Hingga pukul 18.30, petugas masih berusaha membuka jalur menuju Desa Urug. Setidaknya 10 alat berat dikerahkan di titik longsor. Bagi Eka dan kawan-kawan, butuh 2 jam berjalan kaki mencapai Desa Urug. Waktu perjalanan kian panjang jika hujan deras. Mereka juga harus berkejaran dengan waktu agar tiba di kampung sebelum senja lantaran penerangan minim akibat listrik padam.
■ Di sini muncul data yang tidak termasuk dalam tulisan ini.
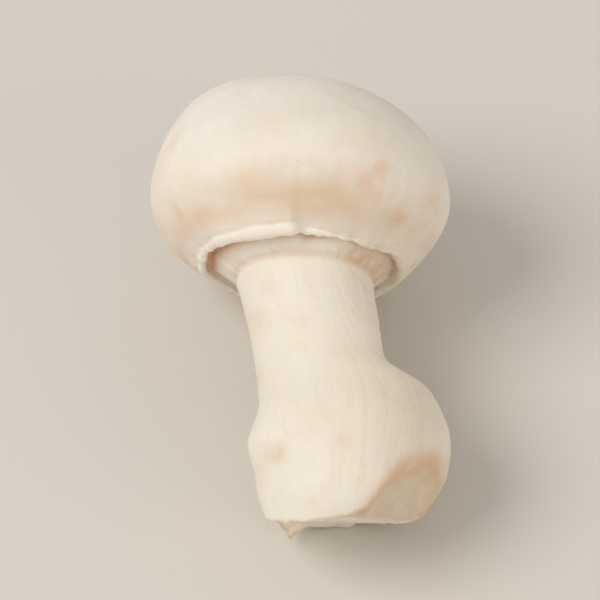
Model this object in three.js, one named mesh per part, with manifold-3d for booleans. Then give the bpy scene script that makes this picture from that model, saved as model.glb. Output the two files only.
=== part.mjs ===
// A picked white button mushroom lying on its side. The closed cap, the veil, the bent stem and the
// trimmed bulb grew together, so they are one solid body.
//
// Millimetres. Finished frame: +Z up with the resting surface at Z = 0, the crown of the cap towards
// +Y, the trimmed base towards -Y, and the origin under the middle of the body's box.
// Growing frame, used until the body is laid down: +Z along the axis of the cap towards the crown,
// Z = 0 at the cap's margin, +Y on the side that the mushroom comes to lie on.
import * as THREE from "three";
import { mergeVertices } from "three/addons/utils/BufferGeometryUtils.js";
import Module from "manifold-3d";

const { degToRad } = THREE.MathUtils;

// Driving dimensions of the cap
const CAP_RADIUS = 19;
const DOME_HEIGHT = 15.4;
const UNDERSIDE_HEIGHT = 9;
const MARGIN_ROUND = 0.7;

// Driving dimensions of the veil, the stem and the bulb
const VEIL_WIDTH = 3.1;
const VEIL_DROP = 1.7;
const NECK_RADIUS = 8.6;
const WAIST_DEPTH = 9;
const STEM_LENGTH = 34;
const STEM_BEND = 4.8;
const BEND_START_HEIGHT = 5;
const BULB_RADIUS = 11.3;
const BULB_HEIGHT = 9;
const BASE_RADIUS = 9;
const BASE_OVERRUN = 4;

// Cuts and contact
const BASE_CUT_TILT = degToRad(20);
const FACET_TILT = degToRad(45);
const FACET_TURN = degToRad(-22);
const FACET_REACH = 11.7;
const REST_FLAT_DEPTH = 0.3;

// Fullness of the curves, as a share of the corner that each one rounds
const DOME_CROWN_FULLNESS = 0.58;
const DOME_SIDE_FULLNESS = 0.5;
const UNDERSIDE_FULLNESS = 0.34;
const UNDERSIDE_TUCK = 0.38;

// Fineness of the facets
const AROUND = 60;
const DOME_STEPS = 14;
const UNDERSIDE_STEPS = 8;
const MARGIN_STEPS = 5;
const VEIL_STEPS = 3;
const STEM_STEPS = 22;

const CUTTER_SIZE = 300;
const PITCH_SEARCH_STEPS = 40;

const MARGIN_RADIUS = NECK_RADIUS + VEIL_WIDTH;
const CROWN = UNDERSIDE_HEIGHT + DOME_HEIGHT;
const BULB_MIDDLE = BULB_HEIGHT - STEM_LENGTH;
const SHOULDER_HEIGHT = (BULB_MIDDLE - WAIST_DEPTH) / 2 - 1;

// Uneven growth: the skin around each place moves by its push, fading over its reach.
const LEFT_SHOULDER = {
  at: new THREE.Vector3(-0.65 * CAP_RADIUS, 0, 0.85 * CROWN),
  push: new THREE.Vector3(-0.8, 0, 2.2),
  reach: 7
};
const CAP_FLANK = {
  at: new THREE.Vector3(CAP_RADIUS, 0.5 * CAP_RADIUS, 0.5 * CROWN),
  push: new THREE.Vector3(-0.7, -0.4, 0),
  reach: 9
};
const CROWN_DIMPLE = {
  at: new THREE.Vector3(0.2 * CAP_RADIUS, 0.3 * CAP_RADIUS, CROWN),
  push: new THREE.Vector3(0, 0, -0.7),
  reach: 6
};
const BULB_LOBE = {
  at: new THREE.Vector3(0.75 * BULB_RADIUS, 0, BULB_MIDDLE + 1),
  push: new THREE.Vector3(4.9, 0, 0.4),
  reach: 8.8
};
const LOBE_NOTCH = {
  at: new THREE.Vector3(NECK_RADIUS + 2, 0, 0.52 * BULB_MIDDLE),
  push: new THREE.Vector3(-3.5, 0, 0),
  reach: 2.75
};
const STEM_HEEL = {
  at: new THREE.Vector3(0, NECK_RADIUS, 0.8 * BULB_MIDDLE),
  push: new THREE.Vector3(0, 1.2, 0),
  reach: 6
};
const SWELLINGS = [LEFT_SHOULDER, CAP_FLANK, CROWN_DIMPLE, BULB_LOBE, LOBE_NOTCH, STEM_HEEL];

const wasm = await Module();
wasm.setup();

// Half outline as distance from the axis and height. The curves run down from the crown, and the
// points are handed over from the base up, which makes the lathe's faces point outwards.
function outline() {
  const at = (radius, height) => new THREE.Vector2(radius, height);
  const marginOuter = MARGIN_RADIUS + 2 * MARGIN_ROUND;

  const dome = new THREE.CubicBezierCurve(
    at(0, CROWN),
    at(CAP_RADIUS * DOME_CROWN_FULLNESS, CROWN),
    at(CAP_RADIUS, UNDERSIDE_HEIGHT + DOME_HEIGHT * DOME_SIDE_FULLNESS),
    at(CAP_RADIUS, UNDERSIDE_HEIGHT)
  );
  const underside = new THREE.CubicBezierCurve(
    at(CAP_RADIUS, UNDERSIDE_HEIGHT),
    at(CAP_RADIUS, UNDERSIDE_HEIGHT * (1 - UNDERSIDE_FULLNESS)),
    at(marginOuter + (CAP_RADIUS - marginOuter) * UNDERSIDE_TUCK, 2 * MARGIN_ROUND),
    at(marginOuter, MARGIN_ROUND)
  );
  const margin = new THREE.EllipseCurve(
    MARGIN_RADIUS + MARGIN_ROUND, MARGIN_ROUND, MARGIN_ROUND, MARGIN_ROUND, 0, -Math.PI, true
  );
  const veil = new THREE.QuadraticBezierCurve(
    at(MARGIN_RADIUS, MARGIN_ROUND),
    at(NECK_RADIUS + VEIL_WIDTH / 2, 0),
    at(NECK_RADIUS, -VEIL_DROP)
  );
  const stem = new THREE.SplineCurve([
    at(NECK_RADIUS, -VEIL_DROP),
    at(NECK_RADIUS, -WAIST_DEPTH),
    at((NECK_RADIUS + BULB_RADIUS) / 2, SHOULDER_HEIGHT),
    at(BULB_RADIUS, BULB_MIDDLE),
    at(BASE_RADIUS, -STEM_LENGTH),
    at(BASE_RADIUS / 2, -STEM_LENGTH - BASE_OVERRUN),
    at(0, -STEM_LENGTH - BASE_OVERRUN)
  ]);

  return [
    ...dome.getPoints(DOME_STEPS).slice(0, -1),
    ...underside.getPoints(UNDERSIDE_STEPS).slice(0, -1),
    ...margin.getPoints(MARGIN_STEPS).slice(0, -1),
    ...veil.getPoints(VEIL_STEPS).slice(0, -1),
    ...stem.getPoints(STEM_STEPS)
  ].reverse();
}

// Bends the stem towards +X and raises the swellings.
function grow(point) {
  const down = THREE.MathUtils.smoothstep(-point.z, -BEND_START_HEIGHT, -BULB_MIDDLE);
  point.x += STEM_BEND * down;
  const grown = point.clone();
  for (const { at, push, reach } of SWELLINGS) {
    const share = Math.exp(-point.distanceToSquared(at) / (2 * reach ** 2));
    grown.addScaledVector(push, share);
  }
  return grown;
}

function movePoints(geometry, move) {
  const position = geometry.attributes.position;
  const point = new THREE.Vector3();
  for (let i = 0; i < position.count; i += 1) {
    const moved = move(point.fromBufferAttribute(position, i));
    position.setXYZ(i, moved.x, moved.y, moved.z);
  }
  return geometry;
}

function toSolid(geometry) {
  const bare = geometry.clone();
  bare.deleteAttribute("normal");
  bare.deleteAttribute("uv");
  const merged = mergeVertices(bare, 1e-4);
  return new wasm.Manifold(new wasm.Mesh({
    numProp: 3,
    vertProperties: new Float32Array(merged.attributes.position.array),
    triVerts: new Uint32Array(merged.index.array)
  }));
}

function toGeometry(solid) {
  const mesh = solid.getMesh();
  const geometry = new THREE.BufferGeometry();
  geometry.setAttribute("position", new THREE.BufferAttribute(mesh.vertProperties, 3));
  geometry.setIndex(new THREE.BufferAttribute(mesh.triVerts, 1));
  return geometry;
}

// A large block whose top face passes through a point and faces a given way.
function block(through, facing) {
  const geometry = new THREE.BoxGeometry(CUTTER_SIZE, CUTTER_SIZE, CUTTER_SIZE);
  geometry.translate(0, 0, -CUTTER_SIZE / 2);
  const turn = new THREE.Quaternion().setFromUnitVectors(new THREE.Vector3(0, 0, 1), facing);
  geometry.applyQuaternion(turn);
  geometry.translate(through.x, through.y, through.z);
  return geometry;
}

// The knife's two cuts: one across the base and a smaller one on its right front.
function trimBase(body) {
  const middle = new THREE.Vector3(STEM_BEND, 0, -STEM_LENGTH);
  const acrossFacing = new THREE.Vector3(0, -Math.sin(BASE_CUT_TILT), Math.cos(BASE_CUT_TILT));
  const facetFacing = new THREE.Vector3(-Math.sin(FACET_TILT), 0, Math.cos(FACET_TILT))
    .applyAxisAngle(new THREE.Vector3(0, 0, 1), FACET_TURN);
  const facetPoint = new THREE.Vector3(STEM_BEND, 0, BULB_MIDDLE);
  facetPoint.addScaledVector(facetFacing, -FACET_REACH);
  return body
    .subtract(toSolid(block(middle, acrossFacing)))
    .subtract(toSolid(block(facetPoint, facetFacing)));
}

// Turns the growing frame so that the body lies with its crown towards +Y, raised by the pitch.
function layDown(geometry, pitch) {
  return geometry.clone().rotateX(pitch - Math.PI / 2);
}

function lowest(geometry, heights, isCap) {
  const position = geometry.attributes.position;
  let low = Infinity;
  for (let i = 0; i < position.count; i += 1) {
    if (heights[i] > 0 === isCap) low = Math.min(low, position.getZ(i));
  }
  return low;
}

// The pitch at which the cap and the stem touch the surface together.
function restingPitch(geometry) {
  const position = geometry.attributes.position;
  const heights = Array.from({ length: position.count }, (_, i) => position.getZ(i));
  let [low, high] = [degToRad(-30), degToRad(60)];
  for (let step = 0; step < PITCH_SEARCH_STEPS; step += 1) {
    const pitch = (low + high) / 2;
    const lying = layDown(geometry, pitch);
    const capIsHigher = lowest(lying, heights, true) > lowest(lying, heights, false);
    if (capIsHigher) high = pitch;
    else low = pitch;
  }
  return (low + high) / 2;
}

// The weight flattens the cap and the bulb slightly where they touch the surface.
function flattenWhereItRests(geometry) {
  geometry.computeBoundingBox();
  const { min, max } = geometry.boundingBox;
  geometry.translate(-(min.x + max.x) / 2, -(min.y + max.y) / 2, -min.z - REST_FLAT_DEPTH);
  const ground = block(new THREE.Vector3(), new THREE.Vector3(0, 0, 1));
  return toGeometry(toSolid(geometry).subtract(toSolid(ground)));
}

function buttonMushroom() {
  const lathe = new THREE.LatheGeometry(outline(), AROUND).rotateX(Math.PI / 2);
  const trimmed = toGeometry(trimBase(toSolid(movePoints(lathe, grow))));
  const geometry = flattenWhereItRests(layDown(trimmed, restingPitch(trimmed)));
  geometry.computeVertexNormals();
  const flesh = new THREE.MeshStandardMaterial({ color: 0xe8dcc8, roughness: 0.6, metalness: 0 });
  const mesh = new THREE.Mesh(geometry, flesh);
  mesh.name = "button_mushroom";
  return mesh;
}

const group = new THREE.Group();
group.add(buttonMushroom());

export default group;
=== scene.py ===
"""Looks of a picked white button mushroom that lies on its side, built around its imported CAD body.

The skin is one closed mesh. It is shaped in the frame that the mushroom grew in, in the design's
millimetres: +Z along the axis of the cap towards the crown, Z = 0 at the cap's margin, and +Y on the
side that it comes to lie on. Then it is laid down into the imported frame, in metres.

A turn is an angle round the axis in degrees: 0 at +X, -90 on the side that ends up on top.
Along is the distance from the crown over the skin, in millimetres. A reach is the distance from the
middle of something to where it has faded to about three fifths.
"""
import math

import bpy
import numpy as np
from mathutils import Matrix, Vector, noise


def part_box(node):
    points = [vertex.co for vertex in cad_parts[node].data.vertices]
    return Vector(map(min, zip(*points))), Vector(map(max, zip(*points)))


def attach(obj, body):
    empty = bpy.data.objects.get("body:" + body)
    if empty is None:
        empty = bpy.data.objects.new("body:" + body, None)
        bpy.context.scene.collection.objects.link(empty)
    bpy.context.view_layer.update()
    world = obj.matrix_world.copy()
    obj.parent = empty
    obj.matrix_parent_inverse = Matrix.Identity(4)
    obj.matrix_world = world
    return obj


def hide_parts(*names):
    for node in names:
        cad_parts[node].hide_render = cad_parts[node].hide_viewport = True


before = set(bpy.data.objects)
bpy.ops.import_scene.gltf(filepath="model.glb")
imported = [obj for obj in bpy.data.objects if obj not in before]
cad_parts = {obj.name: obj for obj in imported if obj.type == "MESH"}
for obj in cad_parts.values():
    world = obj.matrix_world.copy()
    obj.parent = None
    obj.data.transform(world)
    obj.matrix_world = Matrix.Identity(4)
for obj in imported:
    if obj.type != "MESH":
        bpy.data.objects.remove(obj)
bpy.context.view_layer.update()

NODE = "button_mushroom"
BOX_LOW, BOX_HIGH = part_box(NODE)

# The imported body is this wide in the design's millimetres, which gives the size of one of them.
DESIGN_WIDTH = 38.57
MM = (BOX_HIGH.x - BOX_LOW.x) / DESIGN_WIDTH

# Sizes of the grown body, in design millimetres
CAP_RADIUS = 19.0
DOME_HEIGHT = 15.4
UNDERSIDE_HEIGHT = 9.0
MARGIN_ROUND = 0.7
VEIL_WIDTH = 3.1
VEIL_DROP = 1.7
NECK_RADIUS = 8.6
WAIST_DEPTH = 9.0
STEM_LENGTH = 34.0
STEM_BEND = 4.8
BEND_START_HEIGHT = 5.0
BULB_RADIUS = 11.3
BULB_HEIGHT = 9.0
BASE_RADIUS = 9.0
BASE_OVERRUN = 4.0
BASE_CUT_TILT = math.radians(20)
FACET_TILT = math.radians(45)
FACET_TURN = math.radians(-22)
FACET_REACH = 11.7
REST_FLAT_DEPTH = 0.3
DOME_CROWN_FULLNESS = 0.58
DOME_SIDE_FULLNESS = 0.5
UNDERSIDE_FULLNESS = 0.34
UNDERSIDE_TUCK = 0.38

MARGIN_RADIUS = NECK_RADIUS + VEIL_WIDTH
CROWN = UNDERSIDE_HEIGHT + DOME_HEIGHT
BULB_MIDDLE = BULB_HEIGHT - STEM_LENGTH
SHOULDER_HEIGHT = (BULB_MIDDLE - WAIST_DEPTH) / 2 - 1

# Fineness of the skin: points round each ring, rings in each region, and steps of the stem's line
AROUND = 288
DOME_RINGS = 86
UNDERSIDE_RINGS = 44
MARGIN_RINGS = 24
VEIL_RINGS = 24
STEM_RINGS = 116
CUT_RINGS = 36
STEM_LINE_STEPS = 600
STEM_RING_CROWDING = 0.55
CUT_RING_EVENNESS = 0.4
RIM_SINK_EASING = 8

# Turns at which things lie. The seam of the UV map is on the floor side.
TOP_TURN = -90
FLOOR_TURN = 90
SEAM_TURN = FLOOR_TURN
FOLD_END_TURN = -91
DEEP_CREASE_TURN = -125
PULLED_VEIL_TURN = -18
FRILLED_VEIL_TURN = -172
KINK_TURN = -4
KNOB_TURN = -162
HOLLOW_TURN = -138
TAG_TURN = 129
FLAP_TURN = 108
OVERHANG_TURN = -138
RIM_TUCK_TURN = 20

# How far below the top of the stem things lie, over the skin, in millimetres
KINK_WAIST_BELOW = 6
KINK_BELOW = 13.2
KINK_SHOULDER_BELOW = 17
KNOB_BELOW = 25.5
HOLLOW_BELOW = 29.5

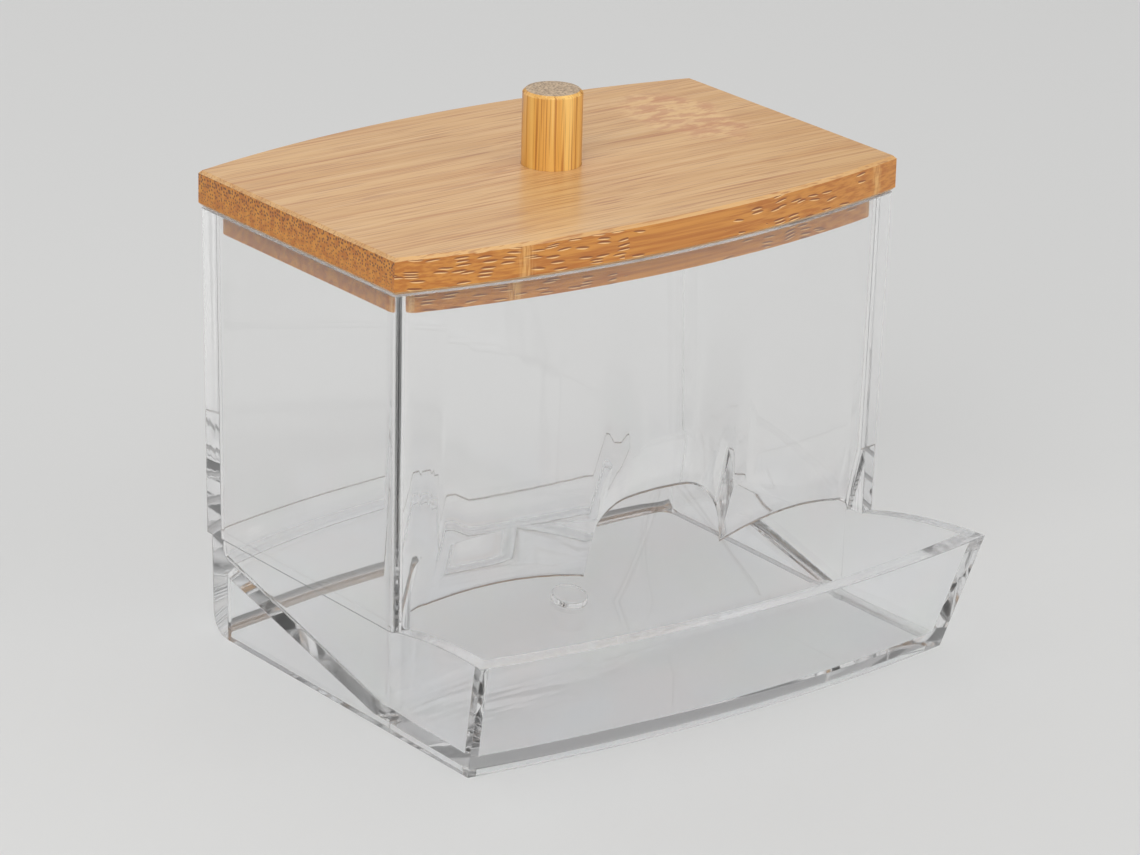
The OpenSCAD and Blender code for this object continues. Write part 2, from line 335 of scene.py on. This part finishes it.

”Semoga enggak hujan, bakal repot. Takut ada longsor juga. Kami harus segera sampai desa karena ada keluarga kami yang menunggu makanan dan lilin untuk penerangan,” ujarnya. Bantuan makanan sangat penting bagi warga Desa Urug karena persediaan makanan terus menipis, sementara lumbung padi rusak. Cahaya pun sangat diperlukan lantaran mereka tidak mampu terus membeli lilin yang harganya Rp 40.000 sebungkus.
”Bersyukur ada bantuan logistik meski kami harus berjalan kaki menuju Kampung Pasir Kupa,” kata Eka yang berharap jalur menuju desanya segera terbuka sehingga memudahkan distribusi bantuan. Namun, perjalanan Eka dan kawan-kawan untuk mengambil logistik di Kampung Pasir Kupa mungkin akan lebih jauh jika tak ada Iwan (50) dan Abimanyu (50), sukarelawan dari Perpolisian Masyarakat.
Kedua orang inilah yang pertama kali membuka jalur Parigi menuju Kampung Pasir Kupa. Dibantu masyarakat sekitar dengan peralatan seadanya, mereka membuka jalur yang tertimbun tanah. Logistik dan alat berat pun bisa masuk ke Kampung Pasir Kupa.
Saat menyusur jalur Parigi, ada tiga titik longsor yang sudah dibuka, enam titik rawan longsor, dan dua titik jalur yang ambles. Jalan menuju Kampung Pasir Kupa yang berlubang, licin, dan berlumpur membuat siapa saja yang menuju kampung ini harus berhati-hati.
Bersyukur ada bantuan logistik meski kami harus berjalan kaki menuju Kampung Pasir Kupa
Perjuangan Iwan dan Abimanyu tidak sampai di situ. Tujuh hari terakhir mereka tak berhenti menyalurkan logistik ke Desa Urug. Seusai mengantar bahan pokok, mereka melewati Desa Babakan. Di desa itu, mereka bertemu warga yang sakit hingga ibu hamil yang harus ditolong.
”Perjalanan membawa ibu serta tiga anaknya ke desa terdekat yang aman untuk mengungsi perlu 3,5 jam dengan medan terjal. Beberapa kali harus melewati lumpur setinggi 60 sentimeter, bahkan pernah masuk kubangan lumpur setinggi 1 meter. Makanya, perlu hati-hati dan pilih jalur,” tutur Abimanyu.
Di hari ketiga, ada warga di Tajur yang terisolasi dan mencari bantuan. ”Terlihat cahaya senter, kami nekat melewati jalur tebing longsor dan langsung ke atas bukit untuk membantu mereka,” ujarnya. Rasa kemanusiaan ini mendorong Iwan, Abimanyu, dan warga yang juga korban untuk melawan trauma demi kepentingan bersama.